FORT MEADE, Md. — A military judge yesterday dismissed two of the most serious charges against the only officer accused of abusing detainees at Iraq’s Abu Ghraib prison after an investigator acknowledged he failed to read the defendant his rights.

Army Lieutenant Colonel Steven Jordan, 51, of Fredericksburg, Va., is the last of 12 Abu Ghraib defendants to be court-martialed. Prosecutors yesterday amended one of the four remaining counts against him, a cruelty and maltreatment charge, by narrowing its scope from three months to a single day.

Colonel Jordan’s trial began with jury selection yesterday afternoon. Members of the five- to 15-member jury all will be higher in rank than Colonel Jordan.

Colonel Jordan, the former director of the prison’s interrogation center, was charged after photographs surfaced showing low-ranking American soldiers assaulting and humiliating naked detainees at Abu Ghraib in late 2003 and early 2004. Colonel Jordan isn’t in any of the pictures, but he is accused of allowing the mistreatment to escalate.

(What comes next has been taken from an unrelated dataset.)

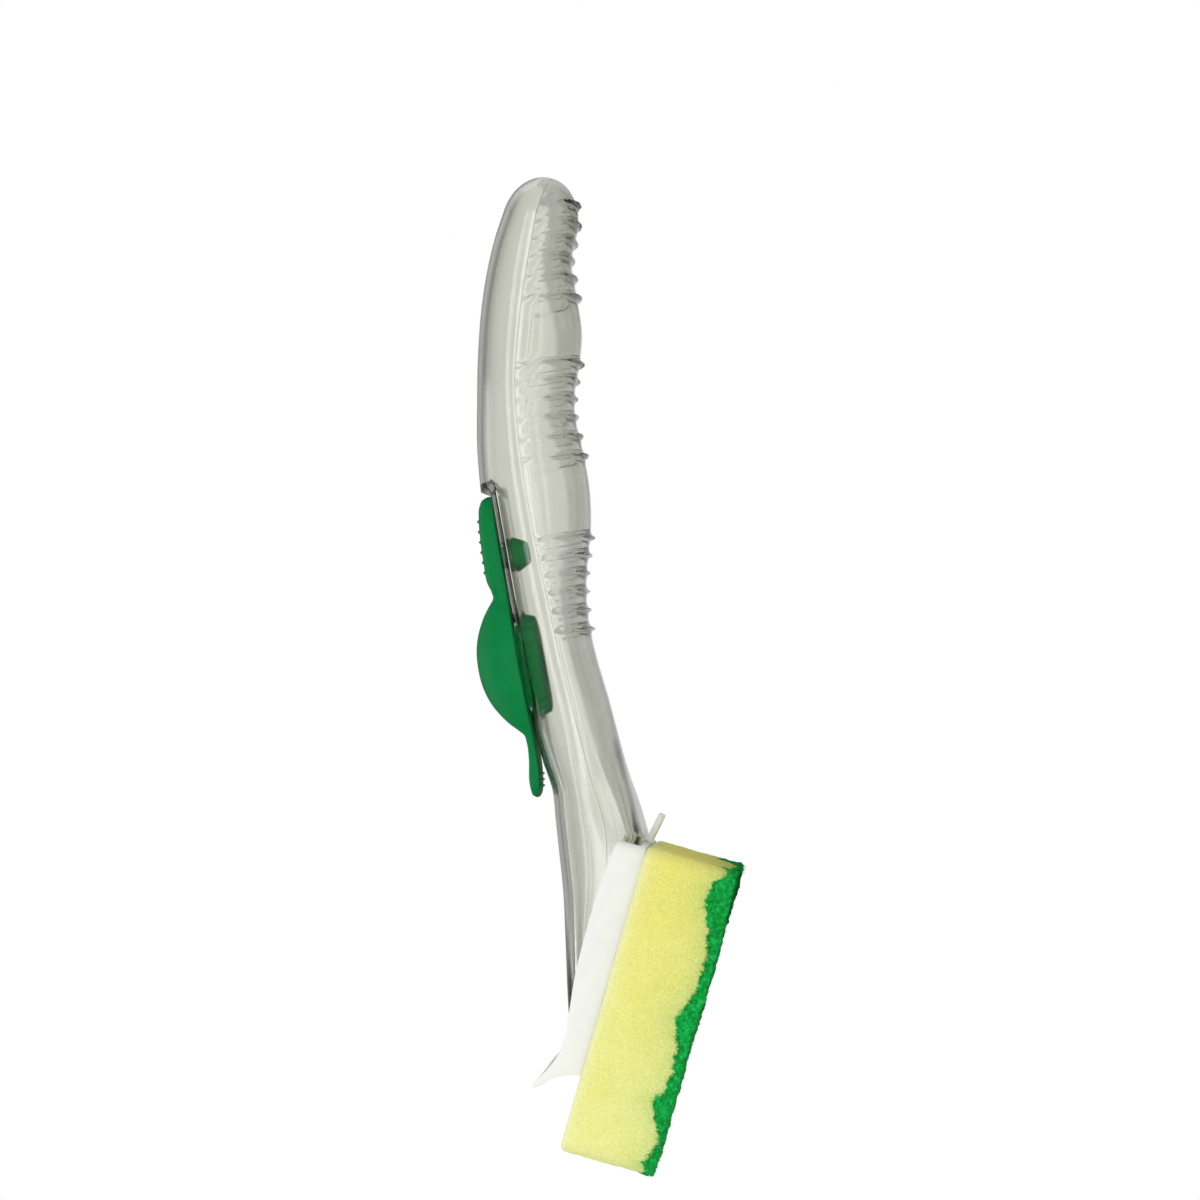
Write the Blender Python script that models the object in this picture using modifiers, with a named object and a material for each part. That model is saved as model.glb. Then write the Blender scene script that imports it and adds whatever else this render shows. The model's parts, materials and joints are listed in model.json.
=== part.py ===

Colonel Jordan has argued that he is a scapegoat who, because he is a reservist, is considered expendable.

In court yesterday morning, prosecutor Lieutenant Colonel John Tracy announced that an investigator, Major General George Fay, had contacted prosecutors Sunday to say that he “misspoke” when he testified during a pretrial hearing that he had advised Colonel Jordan of his rights during an interview in 2004.

In that 2004 interview, Colonel Jordan had told General Fay he never saw detainees being abused and never saw nude detainees.

The judge, Army Colonel Stephen Henley, granted the government’s motion to dismiss two charges that were based on those statements: making a false official statement, punishable by up to five years in prison, and obstruction of justice, punishable by up to three years.

Colonel Jordan still is charged with disobeying General Fay’s order not to discuss the investigation with others, punishable by up to five years in prison. The three other counts refer to the treatment of prisoners. Colonel Jordan is charged with failure to obey a regulation, punishable by up to two years in prison; cruelty and maltreatment of detainees, punishable by up to one year, and dereliction of duty, which carries a maximum prison sentence of six months.

General Fay interviewed many other soldiers during his investigation. In his report, he concluded that Colonel Jordan’s tacit approval of violence during a weapons search on November 24, 2003, “set the stage for the abuses that followed for days afterward.” The search, known as the “roundup,” followed an episode in which a Syrian detainee fired at Colonel Jordan and other soldiers with a handgun he had obtained from Iraqi police officers, according to investigative records.

Colonel Jordan’s defense, led by Captain Samuel Spitzberg, contends that although Colonel Jordan was the titular head of the interrogation center, he spent most of his time trying to improve soldiers’ deplorable living conditions at Abu Ghraib.

The defense argued during an October hearing that interrogation conditions were set by two other officers: Colonel Thomas Pappas, an intelligence brigade commander who was the highest-ranking officer at Abu Ghraib, and Captain Carolyn Wood, leader of a unit within the interrogation center called the Interrogation Command Element.

Neither Colonel Pappas nor Captain Wood has been charged with crimes. Pappas was reprimanded and fined $8,000 for once approving the use of dogs during an interrogation without higher approval.

Eleven enlisted soldiers have been convicted of crimes at Abu Ghraib. The longest prison term was given to a former corporal, Charles Graner Jr., of Uniontown, Pa., who was sentenced in January 2005 to 10 years for assault, battery, conspiracy, maltreatment, indecent acts, and dereliction of duty.